**Exercise objective**
Write out the material below again, unchanged.

**Input data**
......
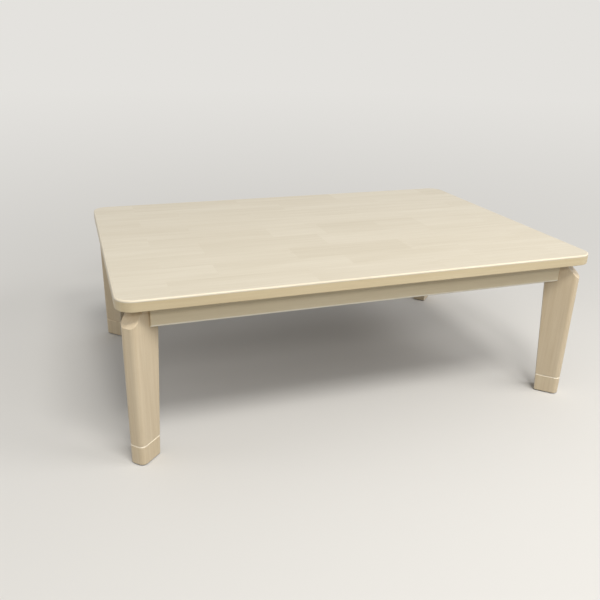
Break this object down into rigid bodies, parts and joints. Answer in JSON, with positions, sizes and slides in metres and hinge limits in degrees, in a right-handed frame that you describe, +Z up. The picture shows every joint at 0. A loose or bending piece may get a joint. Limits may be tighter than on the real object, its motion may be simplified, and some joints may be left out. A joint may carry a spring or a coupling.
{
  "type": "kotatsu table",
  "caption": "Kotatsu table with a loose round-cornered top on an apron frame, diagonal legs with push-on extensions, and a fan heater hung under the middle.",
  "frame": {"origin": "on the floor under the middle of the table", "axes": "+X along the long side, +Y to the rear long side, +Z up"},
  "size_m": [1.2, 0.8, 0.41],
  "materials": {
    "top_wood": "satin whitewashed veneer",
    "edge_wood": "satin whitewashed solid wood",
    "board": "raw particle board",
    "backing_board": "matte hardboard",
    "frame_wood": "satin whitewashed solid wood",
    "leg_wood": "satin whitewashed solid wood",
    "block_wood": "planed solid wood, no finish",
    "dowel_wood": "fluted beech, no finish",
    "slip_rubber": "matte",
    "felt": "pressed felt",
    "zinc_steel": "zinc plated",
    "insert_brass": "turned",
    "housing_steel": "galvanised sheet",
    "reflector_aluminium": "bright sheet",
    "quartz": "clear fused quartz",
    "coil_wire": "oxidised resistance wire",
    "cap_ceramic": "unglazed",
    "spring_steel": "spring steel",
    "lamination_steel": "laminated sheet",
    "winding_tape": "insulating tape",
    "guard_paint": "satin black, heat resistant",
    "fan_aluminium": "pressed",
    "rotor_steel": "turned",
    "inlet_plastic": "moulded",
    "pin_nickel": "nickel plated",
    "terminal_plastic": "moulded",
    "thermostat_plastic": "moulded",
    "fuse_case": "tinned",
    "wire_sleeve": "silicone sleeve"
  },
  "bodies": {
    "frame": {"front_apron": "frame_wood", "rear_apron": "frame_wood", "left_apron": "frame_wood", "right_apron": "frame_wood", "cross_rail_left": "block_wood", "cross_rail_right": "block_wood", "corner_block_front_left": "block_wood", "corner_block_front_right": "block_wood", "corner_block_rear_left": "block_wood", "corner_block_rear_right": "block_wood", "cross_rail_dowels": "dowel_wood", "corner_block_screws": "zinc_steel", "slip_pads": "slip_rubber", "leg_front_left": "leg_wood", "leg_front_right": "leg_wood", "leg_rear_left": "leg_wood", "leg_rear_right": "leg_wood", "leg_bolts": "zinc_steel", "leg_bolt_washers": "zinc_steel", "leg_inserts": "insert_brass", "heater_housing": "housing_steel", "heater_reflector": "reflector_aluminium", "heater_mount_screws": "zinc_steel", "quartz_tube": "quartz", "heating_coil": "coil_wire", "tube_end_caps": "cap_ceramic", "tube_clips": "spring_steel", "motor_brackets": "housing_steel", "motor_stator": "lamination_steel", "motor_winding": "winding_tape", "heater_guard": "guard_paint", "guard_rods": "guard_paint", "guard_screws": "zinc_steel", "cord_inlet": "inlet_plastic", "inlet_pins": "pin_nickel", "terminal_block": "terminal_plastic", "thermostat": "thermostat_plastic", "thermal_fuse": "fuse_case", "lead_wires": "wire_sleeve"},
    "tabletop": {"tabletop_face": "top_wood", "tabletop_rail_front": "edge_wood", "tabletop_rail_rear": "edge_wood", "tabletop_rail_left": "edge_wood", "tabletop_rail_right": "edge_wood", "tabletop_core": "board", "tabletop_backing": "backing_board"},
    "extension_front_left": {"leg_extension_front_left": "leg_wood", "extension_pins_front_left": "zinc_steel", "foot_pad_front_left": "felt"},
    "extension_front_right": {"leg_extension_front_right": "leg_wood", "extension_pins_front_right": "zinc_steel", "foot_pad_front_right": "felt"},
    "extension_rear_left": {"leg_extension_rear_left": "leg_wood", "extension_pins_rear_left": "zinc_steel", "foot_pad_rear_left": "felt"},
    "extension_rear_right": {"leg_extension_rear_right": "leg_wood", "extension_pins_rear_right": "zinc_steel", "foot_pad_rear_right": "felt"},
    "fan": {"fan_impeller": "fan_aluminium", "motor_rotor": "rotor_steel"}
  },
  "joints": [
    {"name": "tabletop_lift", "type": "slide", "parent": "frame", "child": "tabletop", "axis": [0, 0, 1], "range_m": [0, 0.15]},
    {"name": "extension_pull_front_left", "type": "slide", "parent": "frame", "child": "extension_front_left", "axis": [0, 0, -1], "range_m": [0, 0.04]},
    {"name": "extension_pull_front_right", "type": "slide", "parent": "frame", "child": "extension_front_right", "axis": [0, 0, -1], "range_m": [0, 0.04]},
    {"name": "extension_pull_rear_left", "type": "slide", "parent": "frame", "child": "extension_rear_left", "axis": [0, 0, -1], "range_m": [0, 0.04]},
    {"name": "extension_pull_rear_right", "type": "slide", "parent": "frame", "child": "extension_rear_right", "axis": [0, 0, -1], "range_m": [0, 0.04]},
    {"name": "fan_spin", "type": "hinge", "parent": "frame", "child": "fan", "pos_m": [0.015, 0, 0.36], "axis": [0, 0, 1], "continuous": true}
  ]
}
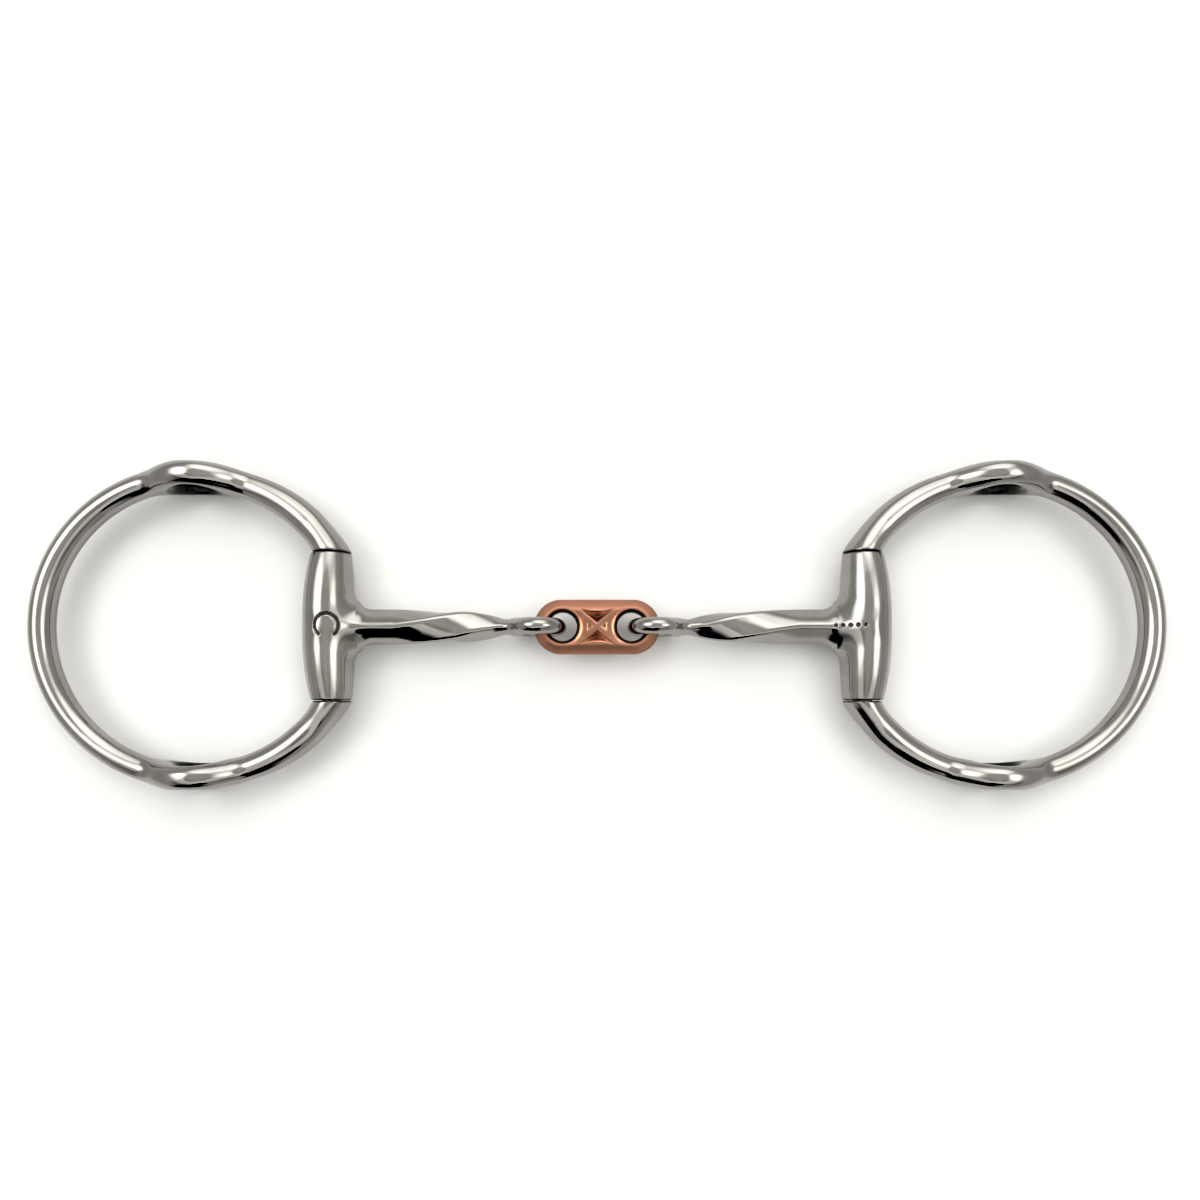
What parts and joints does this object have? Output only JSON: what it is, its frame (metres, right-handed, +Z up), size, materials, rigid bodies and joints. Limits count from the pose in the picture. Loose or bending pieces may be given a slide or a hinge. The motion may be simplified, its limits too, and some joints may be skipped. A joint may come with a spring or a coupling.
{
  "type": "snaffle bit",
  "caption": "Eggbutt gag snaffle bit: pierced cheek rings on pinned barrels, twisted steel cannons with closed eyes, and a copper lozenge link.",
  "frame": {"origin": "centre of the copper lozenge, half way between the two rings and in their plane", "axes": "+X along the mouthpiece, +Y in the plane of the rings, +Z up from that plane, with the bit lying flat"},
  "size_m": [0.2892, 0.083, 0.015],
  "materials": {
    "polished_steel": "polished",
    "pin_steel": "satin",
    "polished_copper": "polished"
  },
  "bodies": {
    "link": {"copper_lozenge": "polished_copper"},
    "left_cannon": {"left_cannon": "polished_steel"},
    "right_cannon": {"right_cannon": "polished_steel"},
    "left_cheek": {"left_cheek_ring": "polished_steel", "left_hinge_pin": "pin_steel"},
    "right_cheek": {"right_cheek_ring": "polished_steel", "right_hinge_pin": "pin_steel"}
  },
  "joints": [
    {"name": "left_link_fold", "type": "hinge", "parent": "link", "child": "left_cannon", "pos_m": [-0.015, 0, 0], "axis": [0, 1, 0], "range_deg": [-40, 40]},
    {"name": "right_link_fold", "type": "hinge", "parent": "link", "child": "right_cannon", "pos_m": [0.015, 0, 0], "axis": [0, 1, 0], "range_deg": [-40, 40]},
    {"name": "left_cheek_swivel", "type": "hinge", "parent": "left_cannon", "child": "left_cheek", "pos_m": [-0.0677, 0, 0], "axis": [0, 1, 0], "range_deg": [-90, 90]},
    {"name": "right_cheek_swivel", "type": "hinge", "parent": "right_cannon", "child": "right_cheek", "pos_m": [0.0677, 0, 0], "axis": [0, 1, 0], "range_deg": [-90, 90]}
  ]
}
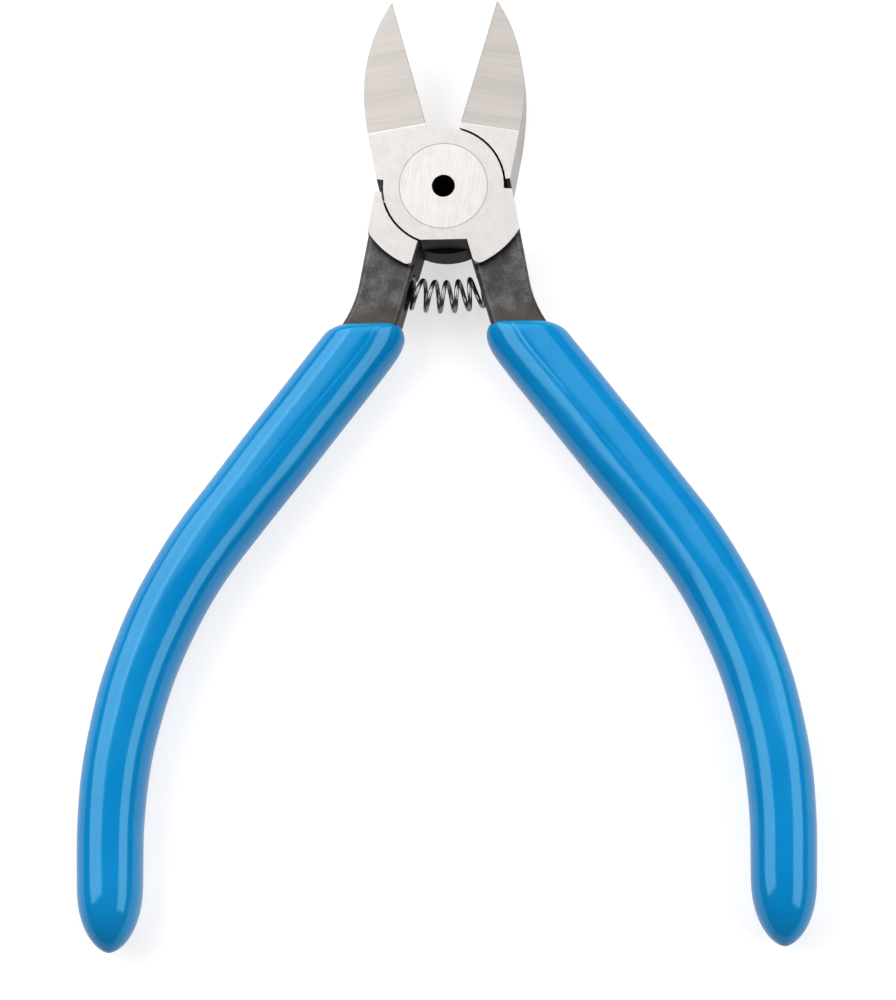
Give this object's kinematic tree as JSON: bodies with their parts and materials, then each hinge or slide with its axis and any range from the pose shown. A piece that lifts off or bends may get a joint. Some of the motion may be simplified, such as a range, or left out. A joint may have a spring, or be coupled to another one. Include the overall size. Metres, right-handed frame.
......
**Answer to the problem**
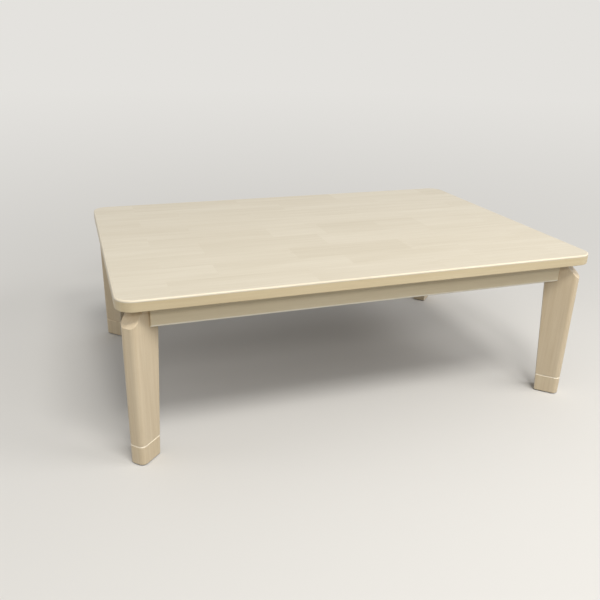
Break this object down into rigid bodies, parts and joints. Answer in JSON, with positions, sizes and slides in metres and hinge limits in degrees, in a right-handed frame that you describe, +Z up. The picture shows every joint at 0. A loose or bending piece may get a joint. Limits may be tighter than on the real object, its motion may be simplified, and some joints may be left out. A joint may carry a spring or a coupling.
{
  "type": "kotatsu table",
  "caption": "Kotatsu table with a loose round-cornered top on an apron frame, diagonal legs with push-on extensions, and a fan heater hung under the middle.",
  "frame": {"origin": "on the floor under the middle of the table", "axes": "+X along the long side, +Y to the rear long side, +Z up"},
  "size_m": [1.2, 0.8, 0.41],
  "materials": {
    "top_wood": "satin whitewashed veneer",
    "edge_wood": "satin whitewashed solid wood",
    "board": "raw particle board",
    "backing_board": "matte hardboard",
    "frame_wood": "satin whitewashed solid wood",
    "leg_wood": "satin whitewashed solid wood",
    "block_wood": "planed solid wood, no finish",
    "dowel_wood": "fluted beech, no finish",
    "slip_rubber": "matte",
    "felt": "pressed felt",
    "zinc_steel": "zinc plated",
    "insert_brass": "turned",
    "housing_steel": "galvanised sheet",
    "reflector_aluminium": "bright sheet",
    "quartz": "clear fused quartz",
    "coil_wire": "oxidised resistance wire",
    "cap_ceramic": "unglazed",
    "spring_steel": "spring steel",
    "lamination_steel": "laminated sheet",
    "winding_tape": "insulating tape",
    "guard_paint": "satin black, heat resistant",
    "fan_aluminium": "pressed",
    "rotor_steel": "turned",
    "inlet_plastic": "moulded",
    "pin_nickel": "nickel plated",
    "terminal_plastic": "moulded",
    "thermostat_plastic": "moulded",
    "fuse_case": "tinned",
    "wire_sleeve": "silicone sleeve"
  },
  "bodies": {
    "frame": {"front_apron": "frame_wood", "rear_apron": "frame_wood", "left_apron": "frame_wood", "right_apron": "frame_wood", "cross_rail_left": "block_wood", "cross_rail_right": "block_wood", "corner_block_front_left": "block_wood", "corner_block_front_right": "block_wood", "corner_block_rear_left": "block_wood", "corner_block_rear_right": "block_wood", "cross_rail_dowels": "dowel_wood", "corner_block_screws": "zinc_steel", "slip_pads": "slip_rubber", "leg_front_left": "leg_wood", "leg_front_right": "leg_wood", "leg_rear_left": "leg_wood", "leg_rear_right": "leg_wood", "leg_bolts": "zinc_steel", "leg_bolt_washers": "zinc_steel", "leg_inserts": "insert_brass", "heater_housing": "housing_steel", "heater_reflector": "reflector_aluminium", "heater_mount_screws": "zinc_steel", "quartz_tube": "quartz", "heating_coil": "coil_wire", "tube_end_caps": "cap_ceramic", "tube_clips": "spring_steel", "motor_brackets": "housing_steel", "motor_stator": "lamination_steel", "motor_winding": "winding_tape", "heater_guard": "guard_paint", "guard_rods": "guard_paint", "guard_screws": "zinc_steel", "cord_inlet": "inlet_plastic", "inlet_pins": "pin_nickel", "terminal_block": "terminal_plastic", "thermostat": "thermostat_plastic", "thermal_fuse": "fuse_case", "lead_wires": "wire_sleeve"},
    "tabletop": {"tabletop_face": "top_wood", "tabletop_rail_front": "edge_wood", "tabletop_rail_rear": "edge_wood", "tabletop_rail_left": "edge_wood", "tabletop_rail_right": "edge_wood", "tabletop_core": "board", "tabletop_backing": "backing_board"},
    "extension_front_left": {"leg_extension_front_left": "leg_wood", "extension_pins_front_left": "zinc_steel", "foot_pad_front_left": "felt"},
    "extension_front_right": {"leg_extension_front_right": "leg_wood", "extension_pins_front_right": "zinc_steel", "foot_pad_front_right": "felt"},
    "extension_rear_left": {"leg_extension_rear_left": "leg_wood", "extension_pins_rear_left": "zinc_steel", "foot_pad_rear_left": "felt"},
    "extension_rear_right": {"leg_extension_rear_right": "leg_wood", "extension_pins_rear_right": "zinc_steel", "foot_pad_rear_right": "felt"},
    "fan": {"fan_impeller": "fan_aluminium", "motor_rotor": "rotor_steel"}
  },
  "joints": [
    {"name": "tabletop_lift", "type": "slide", "parent": "frame", "child": "tabletop", "axis": [0, 0, 1], "range_m": [0, 0.15]},
    {"name": "extension_pull_front_left", "type": "slide", "parent": "frame", "child": "extension_front_left", "axis": [0, 0, -1], "range_m": [0, 0.04]},
    {"name": "extension_pull_front_right", "type": "slide", "parent": "frame", "child": "extension_front_right", "axis": [0, 0, -1], "range_m": [0, 0.04]},
    {"name": "extension_pull_rear_left", "type": "slide", "parent": "frame", "child": "extension_rear_left", "axis": [0, 0, -1], "range_m": [0, 0.04]},
    {"name": "extension_pull_rear_right", "type": "slide", "parent": "frame", "child": "extension_rear_right", "axis": [0, 0, -1], "range_m": [0, 0.04]},
    {"name": "fan_spin", "type": "hinge", "parent": "frame", "child": "fan", "pos_m": [0.015, 0, 0.36], "axis": [0, 0, 1], "continuous": true}
  ]
}
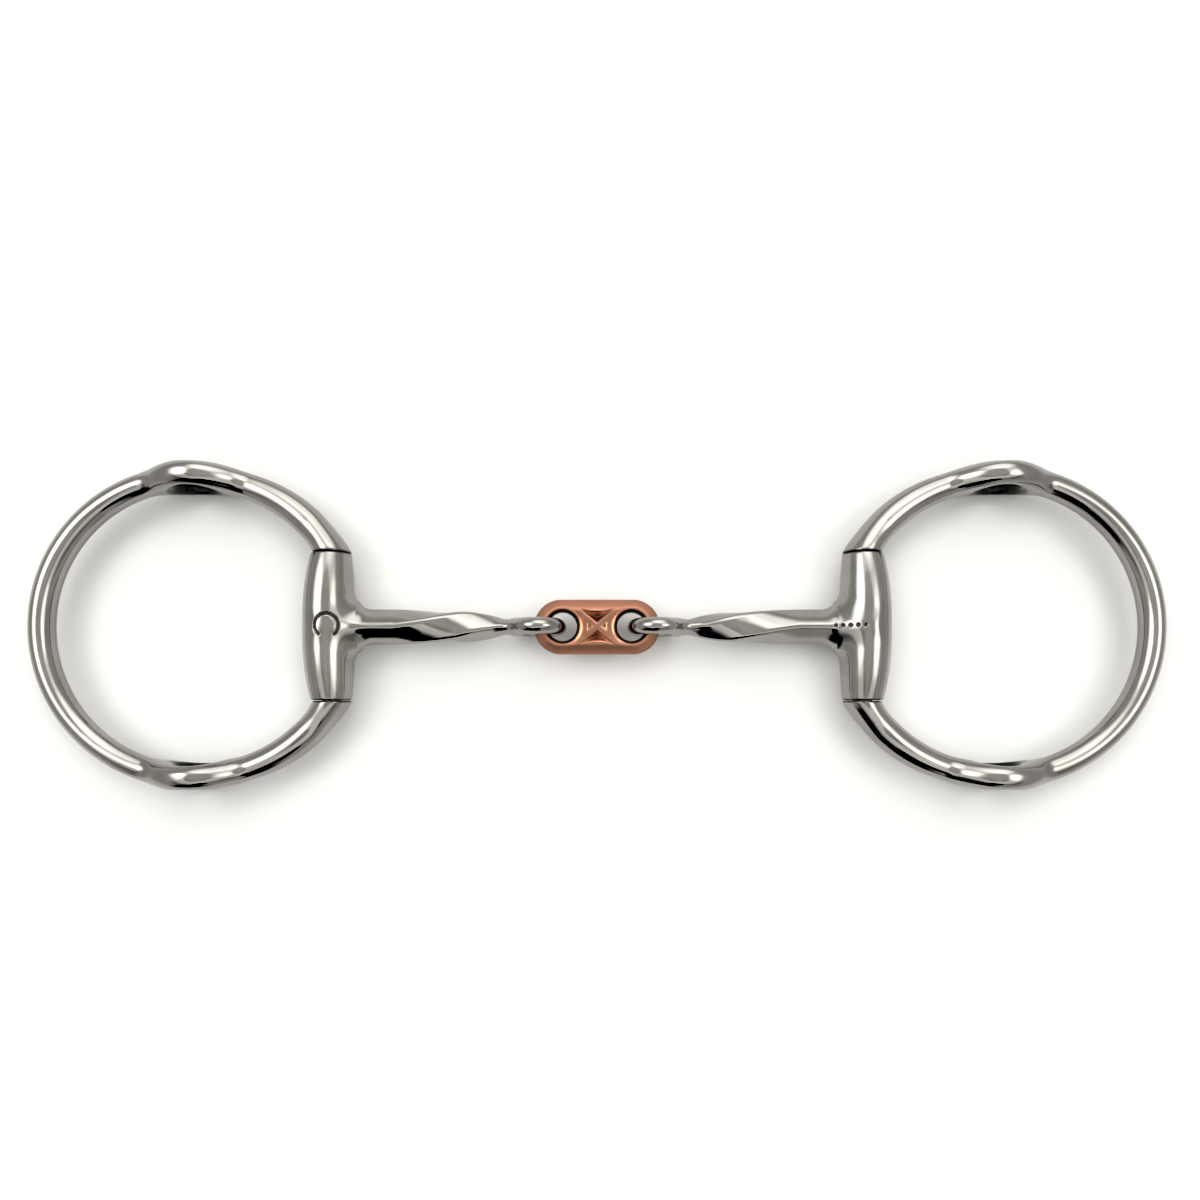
What parts and joints does this object have? Output only JSON: what it is, its frame (metres, right-handed, +Z up), size, materials, rigid bodies and joints. Limits count from the pose in the picture. Loose or bending pieces may be given a slide or a hinge. The motion may be simplified, its limits too, and some joints may be skipped. A joint may come with a spring or a coupling.
{
  "type": "snaffle bit",
  "caption": "Eggbutt gag snaffle bit: pierced cheek rings on pinned barrels, twisted steel cannons with closed eyes, and a copper lozenge link.",
  "frame": {"origin": "centre of the copper lozenge, half way between the two rings and in their plane", "axes": "+X along the mouthpiece, +Y in the plane of the rings, +Z up from that plane, with the bit lying flat"},
  "size_m": [0.2892, 0.083, 0.015],
  "materials": {
    "polished_steel": "polished",
    "pin_steel": "satin",
    "polished_copper": "polished"
  },
  "bodies": {
    "link": {"copper_lozenge": "polished_copper"},
    "left_cannon": {"left_cannon": "polished_steel"},
    "right_cannon": {"right_cannon": "polished_steel"},
    "left_cheek": {"left_cheek_ring": "polished_steel", "left_hinge_pin": "pin_steel"},
    "right_cheek": {"right_cheek_ring": "polished_steel", "right_hinge_pin": "pin_steel"}
  },
  "joints": [
    {"name": "left_link_fold", "type": "hinge", "parent": "link", "child": "left_cannon", "pos_m": [-0.015, 0, 0], "axis": [0, 1, 0], "range_deg": [-40, 40]},
    {"name": "right_link_fold", "type": "hinge", "parent": "link", "child": "right_cannon", "pos_m": [0.015, 0, 0], "axis": [0, 1, 0], "range_deg": [-40, 40]},
    {"name": "left_cheek_swivel", "type": "hinge", "parent": "left_cannon", "child": "left_cheek", "pos_m": [-0.0677, 0, 0], "axis": [0, 1, 0], "range_deg": [-90, 90]},
    {"name": "right_cheek_swivel", "type": "hinge", "parent": "right_cannon", "child": "right_cheek", "pos_m": [0.0677, 0, 0], "axis": [0, 1, 0], "range_deg": [-90, 90]}
  ]
}
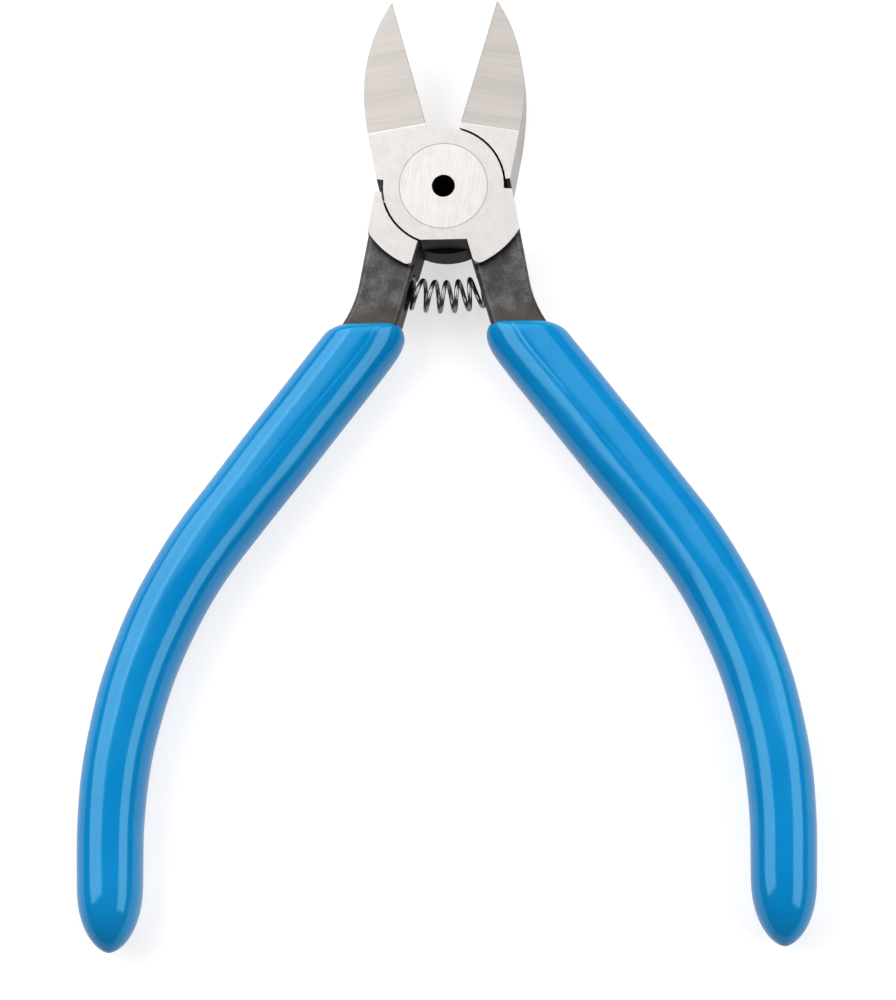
Give this object's kinematic tree as JSON: bodies with their parts and materials, then each hinge or slide with its axis and any range from the pose shown. A piece that lifts off or bends may get a joint. Some of the motion may be simplified, such as a range, or left out. A joint may have a spring, or be coupled to another one. Include the overall size. Metres, right-handed frame.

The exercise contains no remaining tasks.